What is the current status of anti-corruption efforts in the two countries and what lessons can be learned from each other? Which policy changes and reforms have successfully reduced corruption and allowed the U.S. and Indonesia to better attract investments? How do we know whether and to what extent the existing laws have successfully reduced corruption, what loopholes may still be present, and what are the remaining issues to address? What are the main challenges in engaging the public and private sectors in anti-corruption efforts in the U.S. and Indonesia, and how can they be overcome? How does anti-corruption compliance benefit businesses and affect national economic growth?

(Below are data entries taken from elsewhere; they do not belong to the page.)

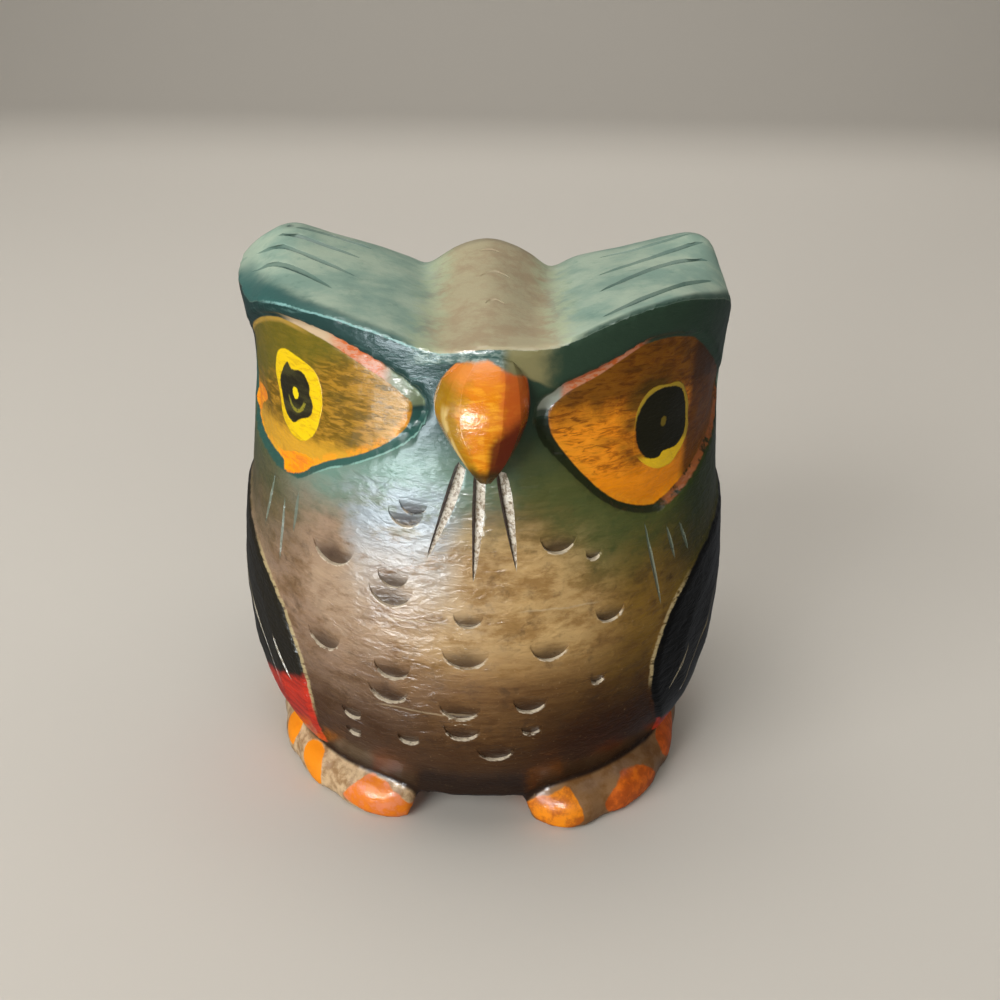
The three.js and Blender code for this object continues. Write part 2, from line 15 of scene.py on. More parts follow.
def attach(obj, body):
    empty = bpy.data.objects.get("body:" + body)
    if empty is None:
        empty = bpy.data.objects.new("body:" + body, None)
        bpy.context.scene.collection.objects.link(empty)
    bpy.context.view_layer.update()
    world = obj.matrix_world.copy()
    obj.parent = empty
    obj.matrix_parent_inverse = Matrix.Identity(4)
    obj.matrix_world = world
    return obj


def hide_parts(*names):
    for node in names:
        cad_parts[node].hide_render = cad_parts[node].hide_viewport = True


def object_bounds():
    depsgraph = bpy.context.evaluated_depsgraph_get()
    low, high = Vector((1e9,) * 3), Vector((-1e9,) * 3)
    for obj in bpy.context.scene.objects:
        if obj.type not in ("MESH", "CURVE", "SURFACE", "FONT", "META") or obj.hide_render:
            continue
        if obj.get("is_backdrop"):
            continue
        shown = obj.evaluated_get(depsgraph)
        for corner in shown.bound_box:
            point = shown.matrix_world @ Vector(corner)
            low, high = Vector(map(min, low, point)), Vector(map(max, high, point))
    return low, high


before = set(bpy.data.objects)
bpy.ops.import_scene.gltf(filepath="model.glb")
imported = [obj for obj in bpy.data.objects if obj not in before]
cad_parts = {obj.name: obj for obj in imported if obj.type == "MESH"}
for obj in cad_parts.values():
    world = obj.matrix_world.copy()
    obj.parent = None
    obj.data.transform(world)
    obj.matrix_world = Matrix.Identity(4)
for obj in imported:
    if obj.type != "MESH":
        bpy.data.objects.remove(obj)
cad_low, cad_high = [[float(value) for value in corner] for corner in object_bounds()]
print("solid's box in metres:", cad_low, cad_high)

# %% [markdown]
# The work is done in millimetres, as on the bench, and brought to metres at the end.
# A place on the round body is given by its azimuth in degrees (0 is the beak, minus is
# the viewer's left) and its height. Tables of such places are drawn out as smooth
# curves, so a few measured points are enough for a whole outline.

# %% Places and curves
MM = 0.001


def on_body(azimuth, height, radius):
    angle = np.radians(azimuth)
    return np.stack(np.broadcast_arrays(
        radius * np.sin(angle), -radius * np.cos(angle), height), axis=-1).astype(float)


def drawn_out(points, count, closed=False, tension=0.5):
    """Smooth curve through the points, as count + 1 points, or count if it closes."""
    points = np.array(points, float)
    last = len(points) if closed else len(points) - 1
    place = np.linspace(0, last, count + 1)[:count if closed else None]
    span = np.minimum(place.astype(int), last - 1)
    share = (place - span)[:, None]
    pick = (lambda i: points[i % len(points)]) if closed else (
        lambda i: points[np.clip(i, 0, last)])
    before, start, end, after = (pick(span + step) for step in (-1, 0, 1, 2))
    leave = tension * (end - before)
    arrive = tension * (after - start)
    return ((2 * start - 2 * end + leave + arrive) * share ** 3
            + (3 * end - 3 * start - 2 * leave - arrive) * share ** 2
            + leave * share + start)


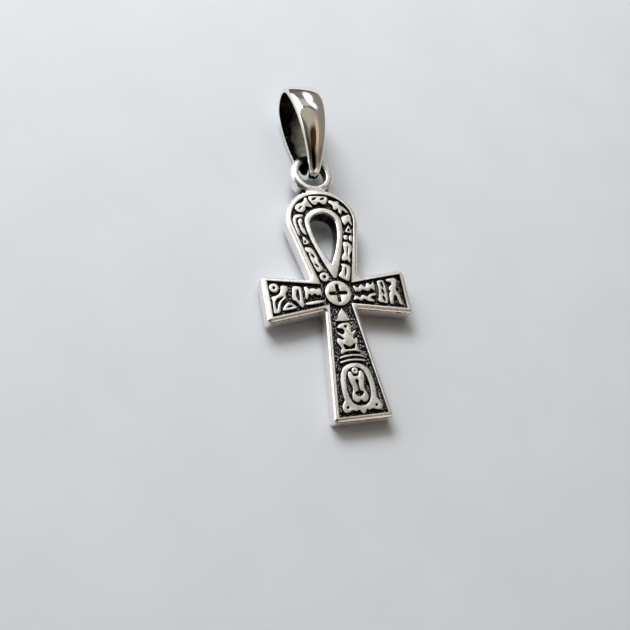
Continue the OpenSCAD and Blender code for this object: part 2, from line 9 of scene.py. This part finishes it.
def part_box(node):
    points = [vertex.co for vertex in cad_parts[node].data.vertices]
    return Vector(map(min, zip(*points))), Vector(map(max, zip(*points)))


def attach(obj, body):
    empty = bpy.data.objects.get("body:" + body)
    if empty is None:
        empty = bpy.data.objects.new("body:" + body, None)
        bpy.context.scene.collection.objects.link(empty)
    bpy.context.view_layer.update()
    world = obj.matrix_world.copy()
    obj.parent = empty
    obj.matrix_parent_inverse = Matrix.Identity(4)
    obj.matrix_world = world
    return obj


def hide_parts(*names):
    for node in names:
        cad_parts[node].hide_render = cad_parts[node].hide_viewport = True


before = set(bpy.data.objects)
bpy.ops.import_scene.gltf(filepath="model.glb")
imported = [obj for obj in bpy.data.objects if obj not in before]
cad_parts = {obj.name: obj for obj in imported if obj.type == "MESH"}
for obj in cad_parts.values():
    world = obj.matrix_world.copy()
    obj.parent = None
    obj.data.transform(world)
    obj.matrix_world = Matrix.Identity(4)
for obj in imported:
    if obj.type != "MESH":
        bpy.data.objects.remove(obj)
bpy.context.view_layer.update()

# Ankh. The real piece is one silver casting: a flat ankh with a sunk ground in its face, signs
# standing in it and a round eye on its crown. It was cast in a mould, tumbled, blackened in a
# sulphur bath, and then polished on its rim and its high parts, which left the ground dark.
MM = 0.001
weld = 0.002 * MM
near = 0.01 * MM
top_round = 0.05 * MM
shoulder_round = 0.1 * MM
hole_round = 0.035 * MM
flat_within = math.radians(0.6)
edge_from = math.radians(25)
smooth_within = math.radians(40)
# How much of a face's normal points up the plate: more than this where the face is level, less than
# this where it is steep enough to be filed with the wall, and less than this where it is a wall
level = 0.99
steep = 0.5
upright = 0.2
# The loop's hole and the eye's, and the corners of the bridge between them, by their way from the foot
loop_hole_reach = (16.0 * MM, 22.4 * MM)
loop_hole_half = 1.6 * MM
eye_from_foot = 26.85 * MM
eye_hole_r = 1.6 * MM
bridge_corner = (0.95 * MM, 24.78 * MM)
corner_reach = 0.3 * MM
finishes = ["rim", "ground", "feet", "sides", "blackened", "walls"]


def start_from(node, name):
    """A new piece of a CAD node's own form, with its loose triangles joined at their corners."""
    bpy.ops.object.select_all(action="DESELECT")
    piece = bpy.data.objects.new(name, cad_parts[node].data.copy())
    bpy.context.collection.objects.link(piece)
    piece.select_set(True)
    bpy.context.view_layer.objects.active = piece
    piece.data.materials.clear()
    bpy.ops.object.mode_set(mode="EDIT")
    bpy.ops.mesh.select_all(action="SELECT")
    bpy.ops.mesh.remove_doubles(threshold=weld)
    return piece


def pick_edges(piece, wanted):
    """Selects in edit mode the edges for which wanted(edge) is true."""
    bpy.ops.object.mode_set(mode="EDIT")
    bpy.ops.mesh.select_mode(type="EDGE")
    bpy.ops.mesh.select_all(action="DESELECT")
    mesh = bmesh.from_edit_mesh(piece.data)
    for edge in mesh.edges:
        if len(edge.link_faces) == 2 and wanted(edge):
            edge.select_set(True)
    bmesh.update_edit_mesh(piece.data)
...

The United States-Indonesia Society (USINDO), in cooperation with U.S. Embassy Jakarta is delighted to host Mr. Giri Suprapdiono, Director of Gratification, Indonesia Corruption Eradication Commission (KPK); Mr. Frank Brown, Anti-Corruption Team Leader at the Center for International Private Enterprise (CIPE); Ms. Natalia Soebagjo, Chair of the Executive Board, Transparency International Indonesia and USINDO Advisor, in this open forum. Please join us for this informative event.
Giri Suprapdiono is the Director of Gratification of the Indonesia Corruption Eradication Commission (KPK). Previously, he served as the Coordinator of International Cooperation at Directorate of Fostering Networks Between Commission and Institution (PJKAKI) KPK. He also served as the National Management Consultant for BAPPENAS-UNDP prior to joining the KPK. He was born in 1974 in Ponorogo and earned his bachelor’s degree in the Urban Planning Engineering, Bandung Institute of Technology. He later earned his master’s degree from International Institute of Social Studies, Erasmus University of Rotterdam, the Netherlands.
Frank Brown is the Anti-Corruption Program team leader at the Center for International Private Enterprise (CIPE), a non-profit affiliate of the U.S. Chamber of Commerce. His work is focused on corporate compliance in emerging markets and the establishment of a transition hub to assist countries with the reduction of systemic corruption. Mr. Brown’s interests include innovative approaches to reducing the corrupt practices of firms in emerging markets; compliance with the U.S. Foreign Corrupt Practices Act and other anti-corruption legislation; and, support of anti-corruption compliance programs of large firms operating in highly corrupt environments. Mr. Brown is currently overseeing the launch of two new anti-corruption programs at CIPE. The first seeks to take a holistic, integrated approach to corporate compliance in emerging markets by training business leaders on not only international anti-corruption requirements, but also labor and environmental standards. The second program will create an anti-corruption transition hub to boost the resources available to countries with leadership newly empowered to reduce systemic corruption. In Indonesia, Brown is also involved in CIPE’s integrated compliance pilot project, partnering with Indonesia’s KPK. Prior to his work at CIPE, Mr. Brown spent eleven years as a journalist in Moscow, including a stint as bureau chief for Newsweek. He has reported on conflicts in Kosovo, Russia, Serbia, and Sri Lanka, as well as on business, politics and religion.
Natalia Soebagjo is the Chair of the Executive Board at Transparency International Indonesia (TII), and Board Member of Transparency International (TI). She was a member of KPK Selection Committee member in 2015, Executive Director of the Centre for the Study of Governance at the University of Indonesia and member of the Indonesia Independent Team for National Bureaucracy Reform. She is USINDO advisor and Board member of the Perkumpulan Bung Hatta Anti-Corruption Award. Previously, Ms. Soebagjo has worked in the securities and financial industry, as well as in consultancy and the media. Ms. Soebagjo spoke in various national and international forums and gave interview at national and international media. She holds an MA in Asian Studies from UC Berkeley.